The US presence in Iraq is unique for a number of reasons, one of them being the number of female troops serving there.
This has resulted in the proportional escalation in sexual harassment that has taken place.… Last year, Col. Janis Karpinski testified to the horrific conditions female recruits are subjected to.… Female soldiers are instructed to be accompanied by someone when they visit latrines.… Naturally this is extremely inconvenient when nature calls in the middle of the night.…
Last week, Col. Janis Karpinski told a panel of judges at the Commission of Inquiry for Crimes against Humanity Committed by the Bush Administration in New York that several women had died of dehydration because they refused to drink liquids late in the day. They were afraid of being assaulted or even raped by male soldiers if they had to use the women’s latrine after dark.
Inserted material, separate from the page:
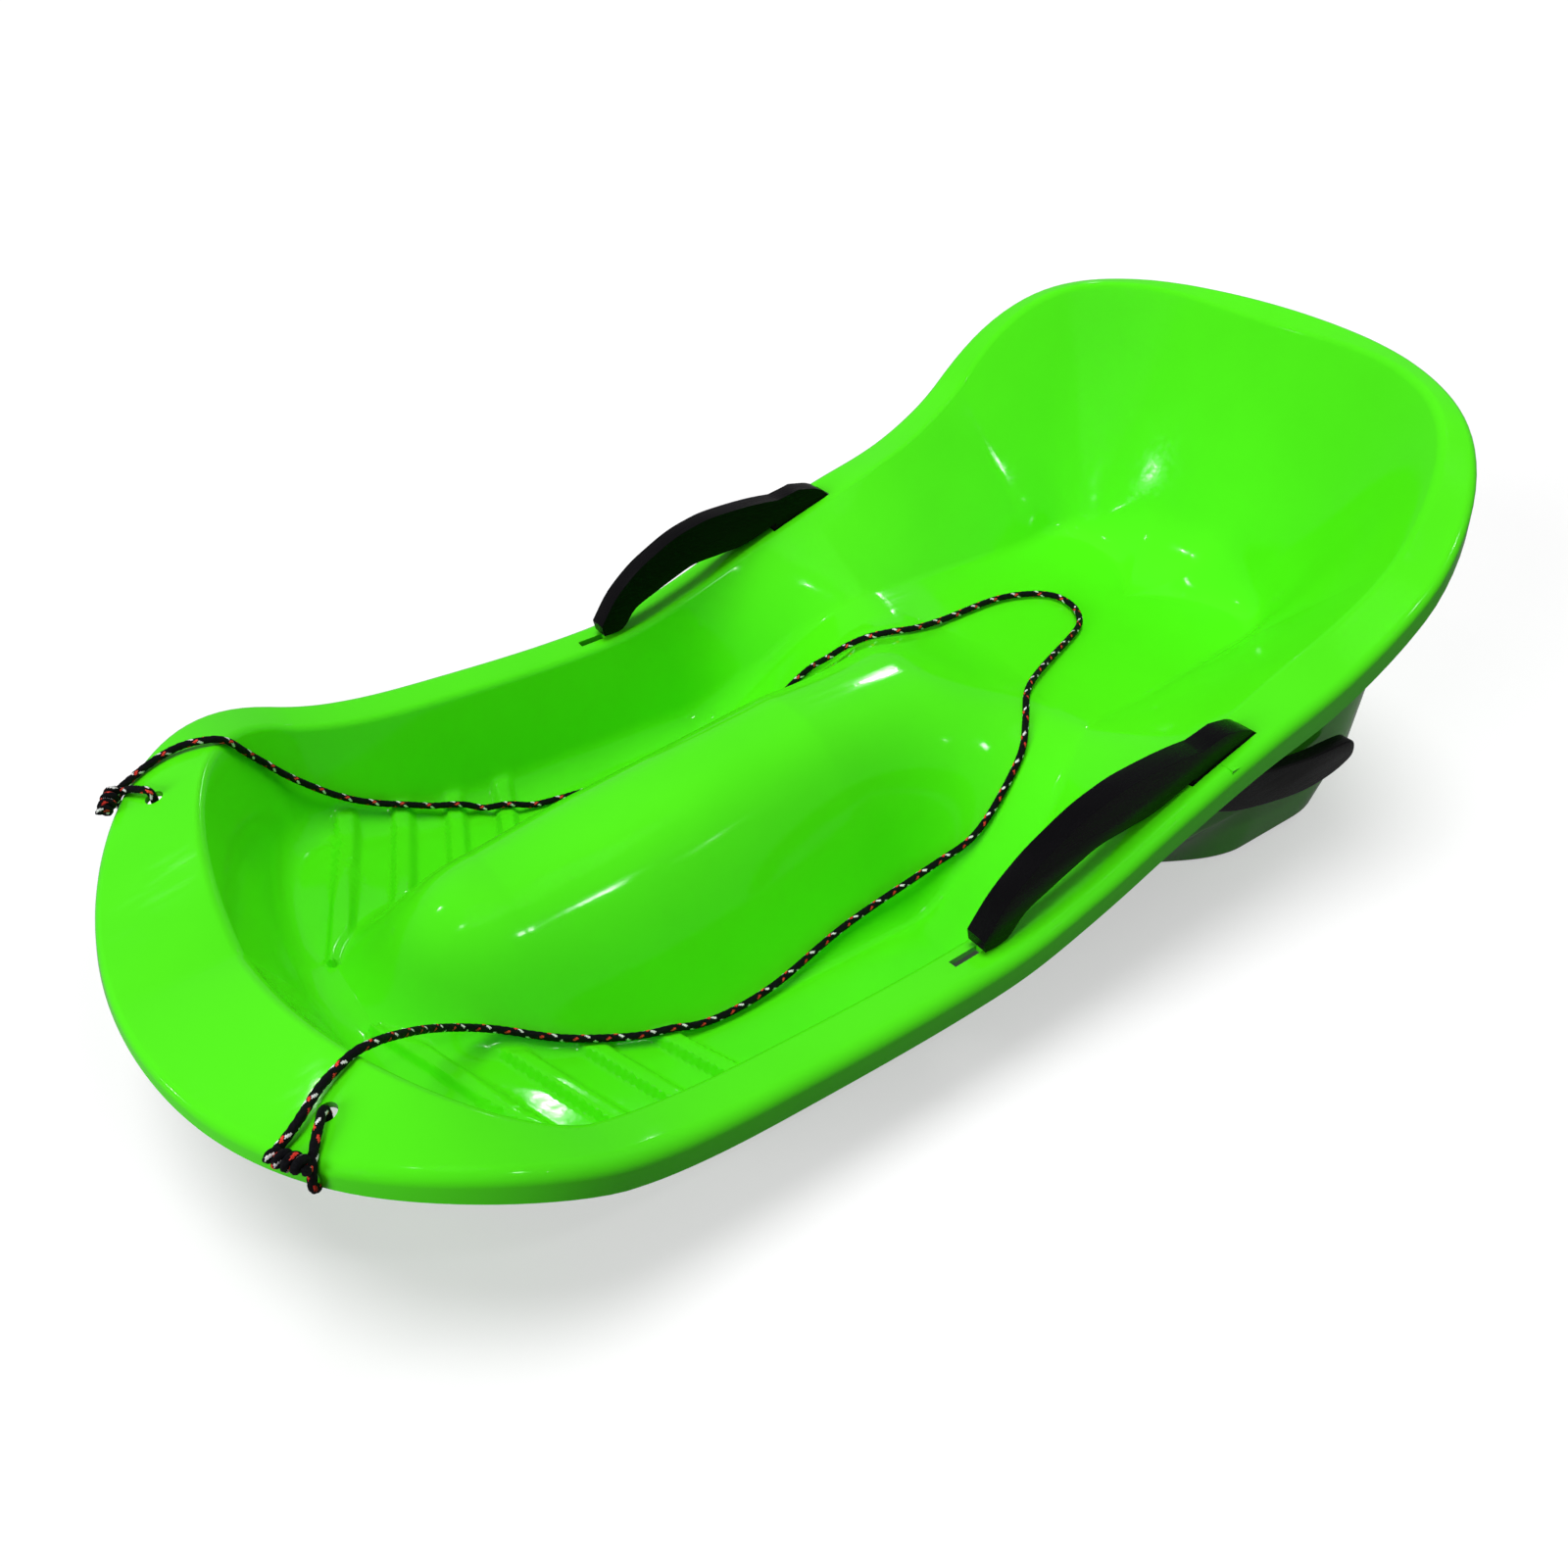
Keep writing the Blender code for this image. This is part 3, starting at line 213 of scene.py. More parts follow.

“Because the women were in fear of getting up in the darkness [to go to the latrine], they were not drinking liquids after 3 or 4 in the afternoon,” Karpinski testified, according to a report on Truthout.org. “In the 100 degree heat, they were dying of dehydration in their sleep.”
One of the most infamous stories is that of Suzanne Swift, a women who enlisted in the military.… Having been sexually harassed and abused, she chose not to report for duty after leave, having had her complaints ignored by the authorities.
She was arrested and confined to base for going AWOL in 2006, after charges of sexual harassment and assault went unaddressed by the military. She says she was sexually harassed and abused by her commanders in Iraq and in the US.…
Clearly, the treatment of women in the US military demands to be addressed.… Most disturbing of all is that, if this is the way the military treat their own, it boggles the mind as to how they can possibly hope to win the hearts and minds of the Iraqi people.